Well, here it is, Day 19 of Nanowrimo, and it's not quite time to start writing (kids don't go for naps for another 90 min) but since I woke up, I haven't felt like writing.


I think I'm in the burnout/bored stage. I've been working on this for 18 days straight, cranking out the goal every day and usually more. It only takes a couple hours a day, but I'm running out of time, so to speak, because my kids are starting to wake up earlier. That means I have to get to bed earlier so I can be functional during the day. That means I have less time at night to decompress and get everything else done that I want to do, including plan the next day's writing. (Yeah, yeah, I know, whine whine, get over it already)

The thing is, I want to write just about anything except Suzerain. CoH? Sure! Androsynth? Please! Monkey Island, which I've never tried before? Heck-Y-NOT! Fandoms I have no clue about? I'll take a stab at 'em!

It isn't because I don't know what to write for Suzerain - I still know where I want to go. But I really don't feel like writing it, at least for a day or so. I know, I've got a day's buffer in there, why not use that and give myself a day off? Maybe recharge a bit? Because next week is the trip, and there will likely be at least one day wherein I don't get any writing done.

On the other hand, maybe not getting writing done during the trip would be a good thing.

When I wrote Sands of Ice, I got occasional days off.

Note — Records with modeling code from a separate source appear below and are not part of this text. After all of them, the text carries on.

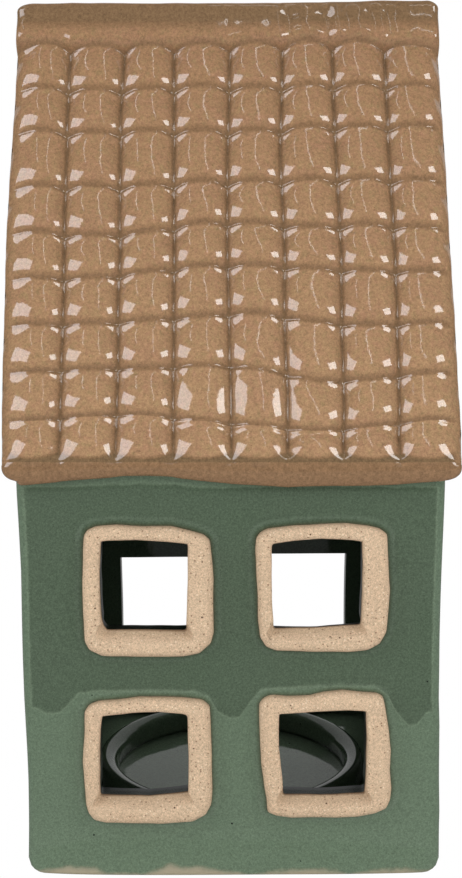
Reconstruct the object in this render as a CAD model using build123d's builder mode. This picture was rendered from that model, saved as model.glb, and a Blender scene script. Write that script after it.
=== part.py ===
from build123d import *

import os
from itertools import accumulate
from math import cos, radians, sin, tan

# A tealight house of clay slabs: four framed windows, an opening behind and a roof of lapped tile strips.
# The front faces -Y. The origin is the middle of the underside.

# Walls and floor
wall_width = 96.0
wall_depth = 90.0
wall_thickness = 5.0
corner_round = 2.0
base_thickness = 6.0
foot_bevel = 1.0
eave_height = 93.7

# Windows, which fill the front wall between these margins
window_left_margin = 14.0
window_right_margin = 11.6
window_foot_margin = 13.1
window_eave_margin = 9.8
window_gap_across = 10.0
window_gap_up = 9.2
frame_face = 4.8
frame_proud = 3.0
frame_corner = 4.5
frame_edge_round = 1.8
sleeve_thickness = 2.4
sleeve_clearance = 0.2

# Opening in the rear wall
back_opening_side_margin = 15.5
back_opening_sill = 10.0
back_opening_drop = 41.2
back_opening_round = 4.0

# Candle ring
candle_ring_gap = 6.0
candle_ring_wall = 4.0
candle_ring_height = 8.0
candle_ring_lead_in = 1.2

# Roof slabs
gable_overhang = 2.0
eave_overhang = 5.0
roof_slope = 64.7
roof_slab_thickness = 4.0
eave_face_height = 2.3
eave_lip_height = 2.5
eave_round = 1.6
lip_round = 0.9
gable_round = 3.0

# Tiles
tile_columns = 8
tile_thickness = 4.2
tile_fall = 1.3
tile_crown = 1.8
tile_nose_round = 2.0
tile_nose_rise = 0.2
tongue_thickness = 0.6
tongue_lap = 3.0
course_length_shares = (0.102, 0.105, 0.108, 0.110, 0.110, 0.122, 0.127, 0.110, 0.106)

# Ridge cap
ridge_band = 11.4
ridge_proud = 1.0
ridge_round = 3.0
ridge_lip_round = 1.6

# How far a cutting shape runs past what it cuts
overrun = 1.0

# Places worked out from the sizes above
slope = radians(roof_slope)
wall_face = wall_depth / 2
wall_inside = wall_face - wall_thickness
gable_inside = wall_width / 2 - wall_thickness
roof_width = wall_width + 2 * gable_overhang
eave_reach = wall_face + eave_overhang
eave_point_height = eave_height + eave_face_height
tile_apex = eave_point_height + eave_reach * tan(slope)
cap_apex = tile_apex + ridge_proud / cos(slope)
slab_apex = tile_apex - tile_thickness / cos(slope)
ceiling_apex = slab_apex - roof_slab_thickness / cos(slope)
ceiling_reach = (ceiling_apex - eave_height) / tan(slope)
ridge_start = eave_reach / cos(slope) - ridge_band
courses_length = ridge_start - eave_lip_height
frame_width = (wall_width - window_left_margin - window_right_margin - window_gap_across) / 2
frame_height = (eave_height - window_foot_margin - window_eave_margin - window_gap_up) / 2
opening_width = frame_width - 2 * frame_face
opening_height = frame_height - 2 * frame_face
hole_width = opening_width + 2 * sleeve_thickness
hole_height = opening_height + 2 * sleeve_thickness
back_opening_width = wall_width - 2 * back_opening_side_margin
back_opening_top = eave_height - back_opening_drop
candle_bore = 2 * (wall_inside - candle_ring_gap - candle_ring_wall)
front_face = Plane.XZ.offset(wall_face)


def save(piece, name):
    """Labels a finished piece and writes it under its own name."""
    piece.label = name
    export_step(piece, f"parts/{name}.step")


def on_slope(along, height):
    """Place (y, z) on the front slope: along it from the eave, and above the roof slab."""
    depth = tile_thickness - height
    y = -eave_reach + along * cos(slope) + depth * sin(slope)
    z = eave_point_height + along * sin(slope) - depth * cos(slope)
    return (y, z)


def rear_of(front_piece):
    """The same piece on the rear slope."""
    with BuildPart() as rear_piece:
        mirror(front_piece, about=Plane.XZ)
    return rear_piece.part


# Floor and candle ring
def base_slab():
    with BuildPart() as base:
        with BuildSketch():
            RectangleRounded(wall_width, wall_depth, corner_round)
        extrude(amount=base_thickness)
        chamfer(base.faces().sort_by(Axis.Z)[0].edges(), length=foot_bevel)
    return base.part


def candle_ring():
    with BuildPart() as ring:
        with BuildSketch(Plane.XY.offset(base_thickness)):
            Circle(candle_bore / 2 + candle_ring_wall)
            Circle(candle_bore / 2, mode=Mode.SUBTRACT)
        extrude(amount=candle_ring_height)
        top_edges = ring.edges().group_by(Axis.Z)[-1]
        chamfer(top_edges.sort_by(SortBy.LENGTH)[0], length=candle_ring_lead_in)
    return ring.part


# Walls
def wall_side_view(y_from, y_to, x=0):
    """What stands between two depths, from the base slab up to the underside of the roof."""
    with BuildSketch(Plane.YZ.offset(x)) as side_view:
        with BuildLine():
            Polyline(
                (-wall_face, base_thickness),
                (-wall_face, eave_height),
                (-ceiling_reach, eave_height),
                (0, ceiling_apex),
                (ceiling_reach, eave_height),
                (wall_face, eave_height),
                (wall_face, base_thickness),
                close=True,
            )
        make_face()
        with Locations(((y_from + y_to) / 2, ceiling_apex / 2)):
            Rectangle(y_to - y_from, ceiling_apex, mode=Mode.INTERSECT)
    return side_view.sketch


def long_wall(y_from, y_to):
    """The slab of the front or rear wall, with its outer corners rounded."""
    with BuildPart() as wall:
        extrude(wall_side_view(y_from, y_to), amount=wall_width / 2, both=True)
        uprights = wall.edges().filter_by(Axis.Z).group_by(Axis.Y)
        fillet(uprights[0 if y_from < 0 else -1], radius=corner_round)
    return wall.part


def window_centres():
    """Places of the windows by name, across and up the front wall."""
    left = window_left_margin + frame_width / 2 - wall_width / 2
    right = wall_width / 2 - window_right_margin - frame_width / 2
    lower = window_foot_margin + frame_height / 2
    upper = eave_height - window_eave_margin - frame_height / 2
    centres = {}
    for row, z in (("lower", lower), ("upper", upper)):
        for column, x in (("left", left), ("right", right)):
            centres[f"{row}_{column}"] = (x, z)
    return centres


def front_wall():
    with BuildPart() as wall:
        add(long_wall(-wall_face, -wall_inside))
        with BuildSketch(front_face):
            with Locations(*window_centres().values()):
                Rectangle(hole_width, hole_height)
        extrude(amount=-(wall_thickness + overrun), mode=Mode.SUBTRACT)
    return wall.part


def back_wall():
    with BuildPart() as wall:
        add(long_wall(wall_inside, wall_face))
        with BuildSketch(Plane.XZ.offset(-wall_inside)):
            with Locations((0, (back_opening_sill + back_opening_top) / 2)):
                opening_rise = back_opening_top - back_opening_sill
                RectangleRounded(back_opening_width, opening_rise, back_opening_round)
        extrude(amount=-(wall_thickness + overrun), mode=Mode.SUBTRACT)
    return wall.part


def gable_wall(side):
    """The wall at the left end for side -1, at the right end for side 1."""
    with BuildPart() as wall:
        side_view = wall_side_view(-wall_inside, wall_inside, side * gable_inside)
        extrude(side_view, amount=side * wall_thickness)
    return wall.part


# Window frames
def window_frame(centre):
    """A rounded frame on the wall's face with a sleeve that lines the hole."""
    with BuildPart() as frame:
        with BuildSketch(front_face):
            with Locations(centre):
                RectangleRounded(frame_width, frame_height, frame_corner)
        extrude(amount=frame_proud)
        with BuildSketch(front_face):
            with Locations(centre):
                Rectangle(hole_width - 2 * sleeve_clearance, hole_height - 2 * sleeve_clearance)
        extrude(amount=-wall_thickness)
        with BuildSketch(front_face.offset(frame_proud)):
            with Locations(centre):
                Rectangle(opening_width, opening_height)
        extrude(amount=-(frame_proud + wall_thickness + overrun), mode=Mode.SUBTRACT)
        fillet(frame.faces().sort_by(Axis.Y)[0].edges(), radius=frame_edge_round)
    return frame.part


# Roof
def front_view_trim(z_from, z_to, corners):
    """Front view of the roof between two heights, with its chosen corners rounded."""
    with BuildSketch(Plane.XZ) as outline:
        with Locations((0, (z_from + z_to) / 2)):
            Rectangle(roof_width, z_to - z_from)
        fillet(outline.vertices().group_by(Axis.Y)[corners], radius=gable_round)
    return outline.sketch


def roof_slab():
    """The front slab, whose lip along the eave holds back the first course of tiles."""
    with BuildPart() as slab:
        with BuildSketch(Plane.YZ) as section:
            eave_corner = (-eave_reach, eave_height)
            lip_edge = on_slope(eave_lip_height, tile_thickness)
            with BuildLine():
                Polyline(
                    (-ceiling_reach, eave_height),
                    eave_corner,
                    (-eave_reach, eave_point_height),
                    lip_edge,
                    on_slope(eave_lip_height, tongue_thickness),
                    on_slope(eave_lip_height + tongue_lap, tongue_thickness),
                    on_slope(eave_lip_height + tongue_lap, 0),
                    (0, slab_apex),
                    (0, ceiling_apex),
                    close=True,
                )
            make_face()
            fillet(section.vertices().sort_by_distance(eave_corner)[0], radius=eave_round)
            fillet(section.vertices().sort_by_distance(lip_edge)[0], radius=lip_round)
        extrude(amount=roof_width / 2, both=True)
        trim = front_view_trim(eave_height, cap_apex, 0)
        extrude(trim, amount=eave_reach + overrun, mode=Mode.INTERSECT)
    return slab.part


def ridge_cap():
    """The saddle over the ridge, with its lower edges against the last course of each slope."""
    with BuildPart() as cap:
        with BuildSketch(Plane.YZ) as section:
            lower_edge = on_slope(ridge_start, tile_thickness + ridge_proud)
            with BuildLine():
                Polyline(
                    (0, slab_apex),
                    on_slope(ridge_start, 0),
                    lower_edge,
                    (0, cap_apex),
                    close=True,
                )
            make_face()
            mirror(about=Plane.YZ)
            fillet(section.vertices().sort_by_distance((0, cap_apex))[0], radius=ridge_round)
            for side in (-1, 1):
                corner = (side * lower_edge[0], lower_edge[1])
                fillet(section.vertices().sort_by_distance(corner)[0], radius=ridge_lip_round)
        extrude(amount=roof_width / 2, both=True)
        cap_top = cap_apex - ridge_round / cos(slope) + ridge_round
        trim = front_view_trim(eave_height, cap_top, -1)
        extrude(trim, amount=eave_reach, both=True, mode=Mode.INTERSECT)
    return cap.part


def tile_course(start, end, has_tongue):
    """A strip of crowned tiles with rounded noses. Its tongue runs under the next strip's noses."""
    nose_height = tile_thickness + tile_nose_rise
    if has_tongue:
        upper_end = [
            on_slope(end + tongue_lap, 0),
            on_slope(end + tongue_lap, tongue_thickness),
            on_slope(end, tongue_thickness),
        ]
    else:
        upper_end = [on_slope(end, 0)]
    with BuildPart() as course:
        with BuildSketch(Plane.YZ) as section:
            nose = on_slope(start, nose_height)
            with BuildLine():
                Polyline(
                    nose,
                    on_slope(start, tongue_thickness),
                    on_slope(start + tongue_lap, tongue_thickness),
                    on_slope(start + tongue_lap, 0),
                    *upper_end,
                    on_slope(end, nose_height - tile_fall),
                    close=True,
                )
            make_face()
            fillet(section.vertices().sort_by_distance(nose)[0], radius=tile_nose_round)
        extrude(amount=roof_width / 2, both=True)

        nose_y, nose_z = on_slope(start, tile_thickness)
        end_y, end_z = on_slope(end, tile_thickness - tile_fall)
        down_the_tile = (0, nose_y - end_y, nose_z - end_z)
        with BuildSketch(Plane((0, nose_y, nose_z), x_dir=(1, 0, 0), z_dir=down_the_tile)):
            tile_width = roof_width / tile_columns
            with BuildLine():
                for column in range(tile_columns):
                    left = column * tile_width - roof_width / 2
                    middle = left + tile_width / 2
                    right = left + tile_width
                    ThreePointArc((left, -tile_crown), (middle, 0), (right, -tile_crown))
                Polyline(
                    (roof_width / 2, -tile_crown),
                    (roof_width / 2, -2 * tile_thickness),
                    (-roof_width / 2, -2 * tile_thickness),
                    (-roof_width / 2, -tile_crown),
                )
            make_face()
        extrude(amount=2 * (end - start + tongue_lap), both=True, mode=Mode.INTERSECT)
    return course.part


os.makedirs("parts", exist_ok=True)

save(base_slab(), "base_slab")
save(candle_ring(), "candle_ring")
save(front_wall(), "front_wall")
save(back_wall(), "back_wall")
save(gable_wall(-1), "left_gable_wall")
save(gable_wall(1), "right_gable_wall")
for place, centre in window_centres().items():
    save(window_frame(centre), f"window_frame_{place}")

front_slab = roof_slab()
save(front_slab, "front_roof_slab")
save(rear_of(front_slab), "rear_roof_slab")
save(ridge_cap(), "ridge_cap")

course_ends = [eave_lip_height + courses_length * share for share in accumulate(course_length_shares)]
course_starts = [eave_lip_height] + course_ends[:-1]
for number, (start, end) in enumerate(zip(course_starts, course_ends), 1):
    course = tile_course(start, end, number < len(course_ends))
    save(course, f"front_tile_course_{number}")
    save(rear_of(course), f"rear_tile_course_{number}")
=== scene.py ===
from math import cos, pi, radians, sin, tan

import bpy
import numpy as np
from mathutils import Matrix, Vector, noise


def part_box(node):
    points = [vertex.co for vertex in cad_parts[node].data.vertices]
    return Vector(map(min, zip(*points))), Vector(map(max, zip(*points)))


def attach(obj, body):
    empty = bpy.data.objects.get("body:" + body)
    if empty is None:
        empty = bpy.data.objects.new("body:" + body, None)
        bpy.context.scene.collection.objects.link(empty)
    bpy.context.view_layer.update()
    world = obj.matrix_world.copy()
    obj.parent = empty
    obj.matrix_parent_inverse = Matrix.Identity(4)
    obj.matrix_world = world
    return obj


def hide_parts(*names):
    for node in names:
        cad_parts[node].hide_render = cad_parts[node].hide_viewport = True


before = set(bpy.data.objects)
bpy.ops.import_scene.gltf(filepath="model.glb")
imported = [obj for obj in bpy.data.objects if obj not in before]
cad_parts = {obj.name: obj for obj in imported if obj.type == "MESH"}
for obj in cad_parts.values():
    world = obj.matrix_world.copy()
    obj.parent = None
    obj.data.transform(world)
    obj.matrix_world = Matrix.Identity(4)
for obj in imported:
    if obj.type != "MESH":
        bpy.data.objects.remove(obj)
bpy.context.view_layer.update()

# The unevenness of the clay is the same in each run.
noise.seed_set(4)

# All sizes below are in millimetres and become metres where a mesh is made.
# FAR is further than any rule below looks.
MM = 0.001
FAR = 50.0

# Roof
ROOF_SLOPE = radians(64.7)
TILE_THICKNESS = 4.2
CAP_HEIGHT = 5.2
VERGE_ROUND = 1.6
VERGE_SHIFT = -1.2
VERGE_CURVE = 1.45
RIDGE_ROUND = 3.0
RIDGE_CORNER = 2.2
EAVE_FACE = 2.3
EAVE_CORNER = 3.0
CORNER_START = 38.0
CELLS_PER_TILE = 20
NOSE_ROWS = 14
ARC_ROWS = 8
GROOVE_LINES = (-50, -38.1, -25.9, -13.5, -0.9, 11.9, 24.1, 36.4, 50)
COURSE_LINES = (2.5, 13, 23.8, 34.9, 46.3, 57.7, 70.3, 83.4, 94.7, 105.6)
COURSES = len(COURSE_LINES) - 1
TILES = len(GROOVE_LINES) - 1
EAVE_WAVE_X = (-47.5, -34.6, -20.2, -12, -6.9, 0, 6.4, 12, 20.4, 28, 38, 46)
EAVE_WAVE = (-1.1, 0.1, 1.3, 0.8, -0.1, -0.7, -1, -1.5, -1.1, -1.2, -0.8, -0.1)

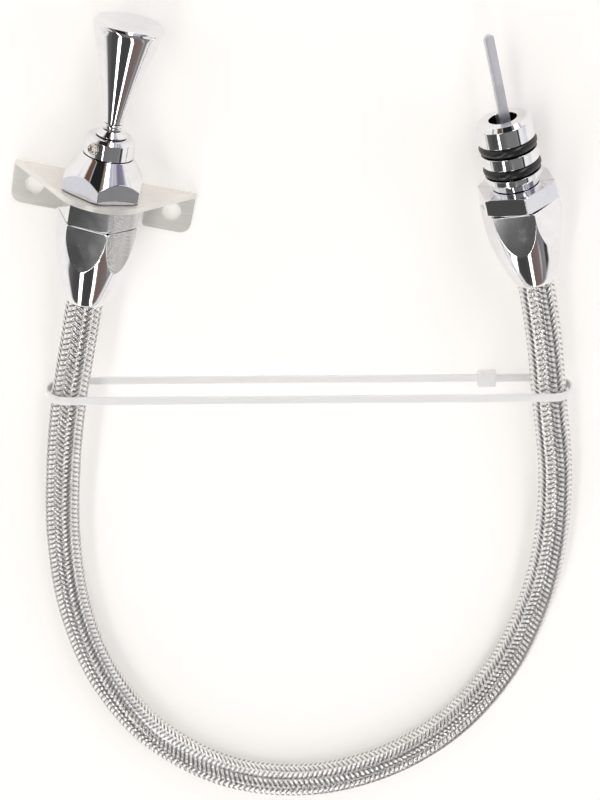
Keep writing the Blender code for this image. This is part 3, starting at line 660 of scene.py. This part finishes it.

When I write Androfics, I write one every other day or thereabouts, normally. But Suzerain is becoming the grind instead of the joy, if I can use bad grammar here. I can tell I'm starting to repeat myself in my text patterns, which I don't think is a good sign - it means I'm just filling space. Yeah, I know, it'll get fixed during rewrite, but I hate to think I'm just spewing out words to make wordcount, instead of (as I should be doing) writing to genuinely get my meaning across.

This, btw, is what I think the "Am I a hack?" thing was about a couple days ago - I think it was the start of the burnout coming on.

So I don't know what to do. I'll probably still give it a go come naptime, see what I can do. But I haven't thought about it at all since I stopped typing yesterday. Instead, my brain's been active with CoH stuff, as though it too really doesn't want to get involved with Suzerain right now.

I still do want to finish it. I don't hate Suzerain, far from it. But I might need to back off a bit, or something. Now I can understand why Nano has so few "winners" (though I know the term is incorrect) - they hit the wall. And I've hit mine, it seems.

If you've read this far, you get a cookie. ^_^ If anyone has any suggestions on what to do, I'm all ears. Right now, it looks like I might follow the advice I gave mimerki about her NaNoWriMo: if it's not fun to write, don't write, because it'll show.